**Data excerpt**:
──────────────────────────────

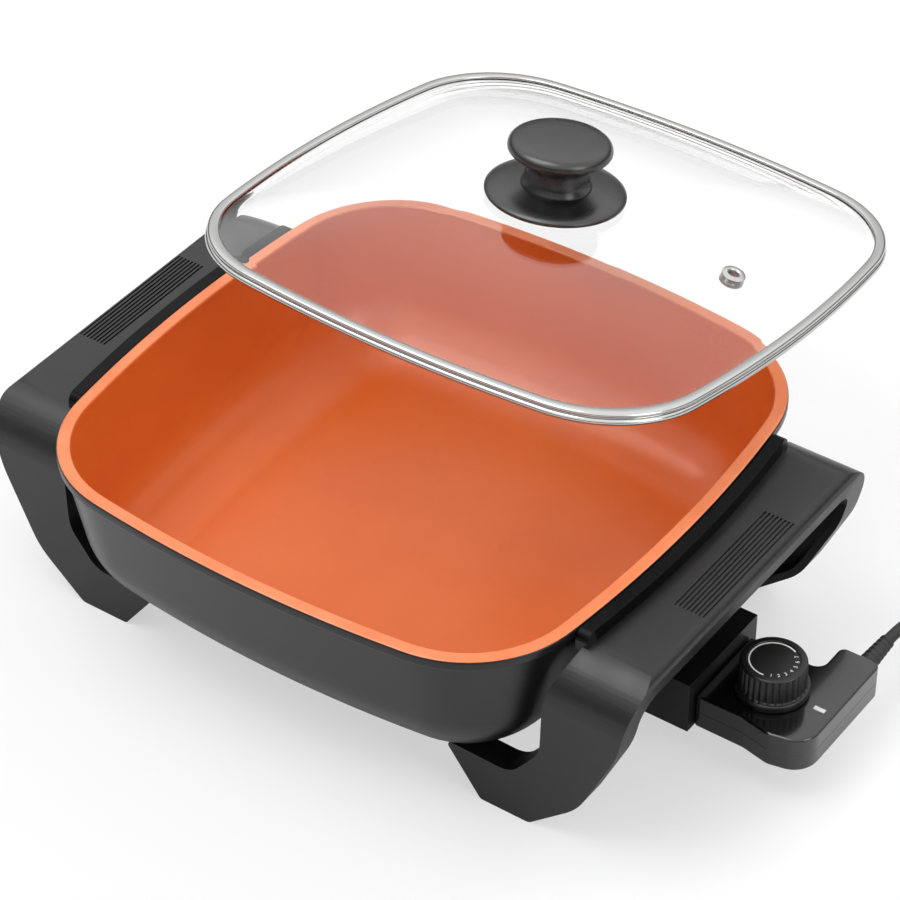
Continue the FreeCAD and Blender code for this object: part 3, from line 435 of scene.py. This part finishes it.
# Two flat spirals, one on the other, joined by a half loop that climbs: radius and height as functions
# of the angle turned.
def coilRoute():
    c = cordSizes
    layer = c["layerTurns"] * 2 * np.pi
    climb = np.pi
    angle = np.linspace(0, 2 * layer + climb, c["coilPoints"] + 2)[1:-1]
    rate = (c["outer"] - c["inner"]) / layer
    share = np.clip((angle - layer) / climb, 0, 1)
    radius = np.where(angle < layer, c["outer"] - rate * angle,
                      np.where(angle < layer + climb, c["inner"] - c["dip"] * np.sin(np.pi * share) ** 2,
                               c["inner"] + rate * (angle - layer - climb)))
    # the spline cuts a little inside its points
    insideCut = 1.006
    radius = radius * insideCut
    low = c["radius"] + c["floorGap"]
    height = low + c["pitch"] * (share - np.sin(2 * np.pi * share) / (2 * np.pi))
    turned = np.pi - angle
    return np.stack([c["coilX"] + radius * np.cos(turned), c["coilY"] + radius * np.sin(turned), height], 1)


def makeCord():
    c = cordSizes
    low = c["radius"] + c["floorGap"]
    high = low + c["pitch"]
    side = c["coilX"] - c["outer"]
    points = np.concatenate([
        [c["exit"]], c["sag"],
        [(*c["landing"], low), (side, c["coilY"] - 2 * c["radius"], low), (side, c["coilY"], low)],
        coilRoute(),
        [(side, c["coilY"], high), (side, c["coilY"] + c["lead"], high)]])
    data = bpy.data.curves.new("mainsCord", "CURVE")
    data.dimensions = "3D"
    spline = data.splines.new("NURBS")
    spline.points.add(len(points) - 1)
    weights = np.ones((len(points), 1))
    spline.points.foreach_set("co", np.concatenate([points * mm, weights], 1).ravel())
    spline.order_u = 3
    spline.use_endpoint_u = True
    spline.resolution_u = 6
    data.bevel_depth = c["radius"] * mm
    data.bevel_resolution = 5
    data.use_fill_caps = True
    data.materials.append(cordRubber)
    piece = bpy.data.objects.new("mainsCord", data)
    bpy.context.scene.collection.objects.link(piece)
    return piece


cord = makeCord()
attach(cord, "controller")
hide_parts("power_cord", "cord_coil")

reliefSizes = {"root": 5.2, "tip": 3.8, "long": 26.0, "ribs": 7, "collar": 6.8, "wall": 2.2, "flange": 2.0,
               "plain": 1.0, "gap": 0.2, "deep": 0.75, "edge": 0.5, "rows": 90}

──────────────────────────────

**Directions for this task**:
Repeat the data verbatim.

**The reply**:
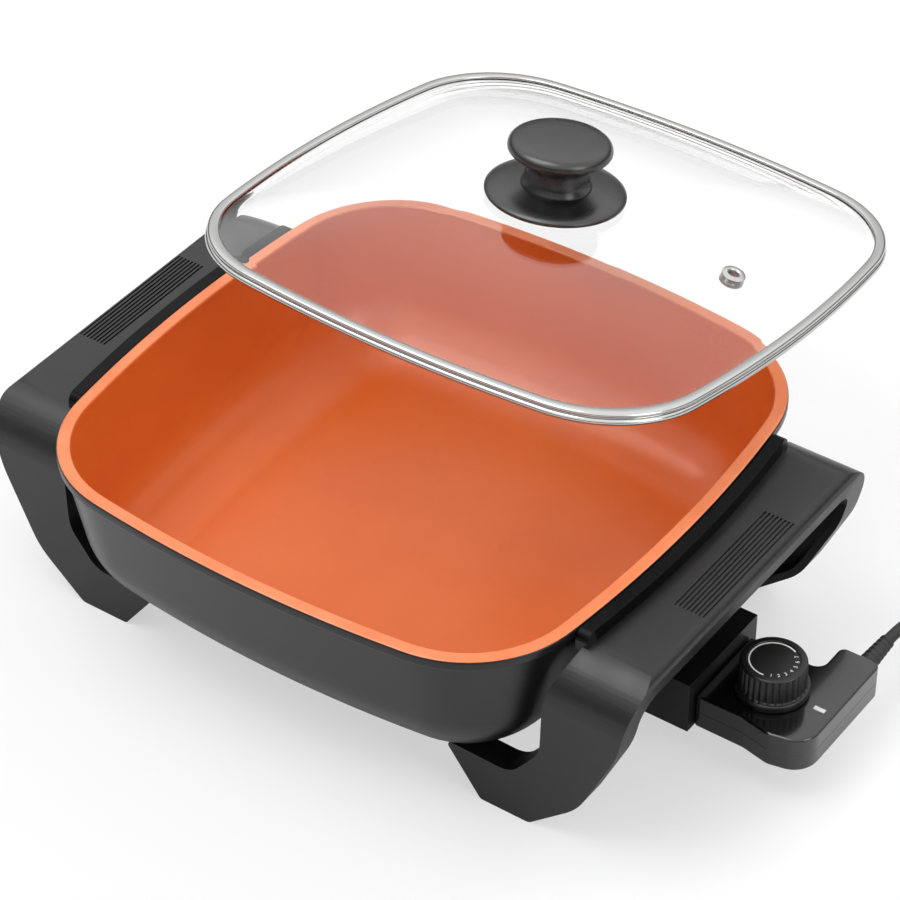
Continue the FreeCAD and Blender code for this object: part 3, from line 435 of scene.py. This part finishes it.
# Two flat spirals, one on the other, joined by a half loop that climbs: radius and height as functions
# of the angle turned.
def coilRoute():
    c = cordSizes
    layer = c["layerTurns"] * 2 * np.pi
    climb = np.pi
    angle = np.linspace(0, 2 * layer + climb, c["coilPoints"] + 2)[1:-1]
    rate = (c["outer"] - c["inner"]) / layer
    share = np.clip((angle - layer) / climb, 0, 1)
    radius = np.where(angle < layer, c["outer"] - rate * angle,
                      np.where(angle < layer + climb, c["inner"] - c["dip"] * np.sin(np.pi * share) ** 2,
                               c["inner"] + rate * (angle - layer - climb)))
    # the spline cuts a little inside its points
    insideCut = 1.006
    radius = radius * insideCut
    low = c["radius"] + c["floorGap"]
    height = low + c["pitch"] * (share - np.sin(2 * np.pi * share) / (2 * np.pi))
    turned = np.pi - angle
    return np.stack([c["coilX"] + radius * np.cos(turned), c["coilY"] + radius * np.sin(turned), height], 1)


def makeCord():
    c = cordSizes
    low = c["radius"] + c["floorGap"]
    high = low + c["pitch"]
    side = c["coilX"] - c["outer"]
    points = np.concatenate([
        [c["exit"]], c["sag"],
        [(*c["landing"], low), (side, c["coilY"] - 2 * c["radius"], low), (side, c["coilY"], low)],
        coilRoute(),
        [(side, c["coilY"], high), (side, c["coilY"] + c["lead"], high)]])
    data = bpy.data.curves.new("mainsCord", "CURVE")
    data.dimensions = "3D"
    spline = data.splines.new("NURBS")
    spline.points.add(len(points) - 1)
    weights = np.ones((len(points), 1))
    spline.points.foreach_set("co", np.concatenate([points * mm, weights], 1).ravel())
    spline.order_u = 3
    spline.use_endpoint_u = True
    spline.resolution_u = 6
    data.bevel_depth = c["radius"] * mm
    data.bevel_resolution = 5
    data.use_fill_caps = True
    data.materials.append(cordRubber)
    piece = bpy.data.objects.new("mainsCord", data)
    bpy.context.scene.collection.objects.link(piece)
    return piece


cord = makeCord()
attach(cord, "controller")
hide_parts("power_cord", "cord_coil")

reliefSizes = {"root": 5.2, "tip": 3.8, "long": 26.0, "ribs": 7, "collar": 6.8, "wall": 2.2, "flange": 2.0,
               "plain": 1.0, "gap": 0.2, "deep": 0.75, "edge": 0.5, "rows": 90}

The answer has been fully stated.